RE I wish I could see one, but alas I cannot. I recently read an interesting proposal for a common carbon tax, to be imposed on all countries but with the funds rechannelled back to developing countries according to the UNFCCC’s burden sharing principles. This is certainly much simpler than the carbon markets we currently have, but it would be very difficult to get political agreement.
AM Your current work deals with climate leadership. You have identified Norway as one of a few potential leaders in the climate battle. Please explain.

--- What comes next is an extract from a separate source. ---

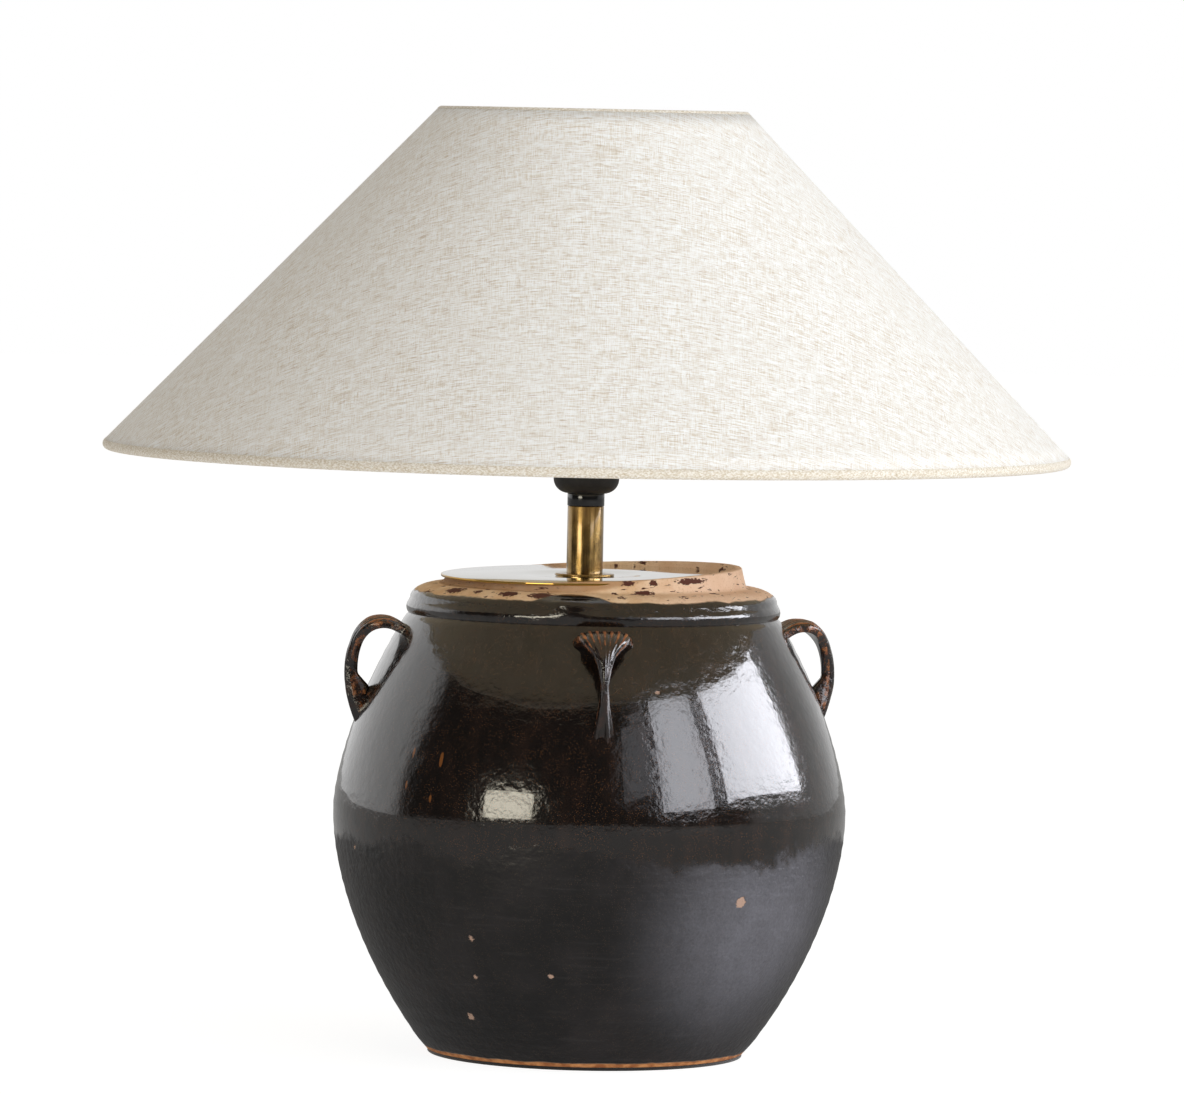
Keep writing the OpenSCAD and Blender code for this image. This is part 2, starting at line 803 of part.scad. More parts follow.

Norway is a member of the so-called Umbrella group, which is made up of mainly laggard states most of which have been heavily dependent on fossil fuel. It includes the US, Australia, Canada, Iceland, Japan, New Zealand, Norway, the Russian Federation and Ukraine. What intrigues me about Norway is that in around 2007 it broke from the pack, as it were, and considerably raised its ambition to become a climate leader. Norway’s 2020 target of reducing emissions unilaterally by 30% (rising to 40% if other developed countries take comparable action) is the third most ambitious unilateral target in the world after Germany (minus 40%) and Britain (minus 34%). This is obviously to be commended and I only wish my own country (Australia) wanted to be a climate leader like Norway!! However leadership is not self-appointed, it has to be earned, by which I mean, socially recognised and accepted. You cannot be a leader without followers or supporters. Here we need to distinguish between pioneers and leaders. Pioneers take the first step without waiting for agreement. They help to show the way. However, pioneers only become leaders when they attract followers by inspiring or enabling others to act in ways they would not otherwise have acted. In spending money in developing countries, Norway is certainly enabling those countries to do things they might not have otherwise done. So Norway may be considered a leader for these countries. However, we also need to ask whether Norway’s domestic climate policies are likely to inspire other countries and that is a much more open question. Few countries (especially in the wake of the GFC) are lucky enough to have a significant sovereign wealth fund to direct towards green purposes, and many would also say it is easy to spend money abroad but much harder to reduce emissions at home. Whichever state is able to show how to increase the eco-efficiency of production AND maintain an eco-sufficiency of consumption will emerge as the true climate leader in the developed world.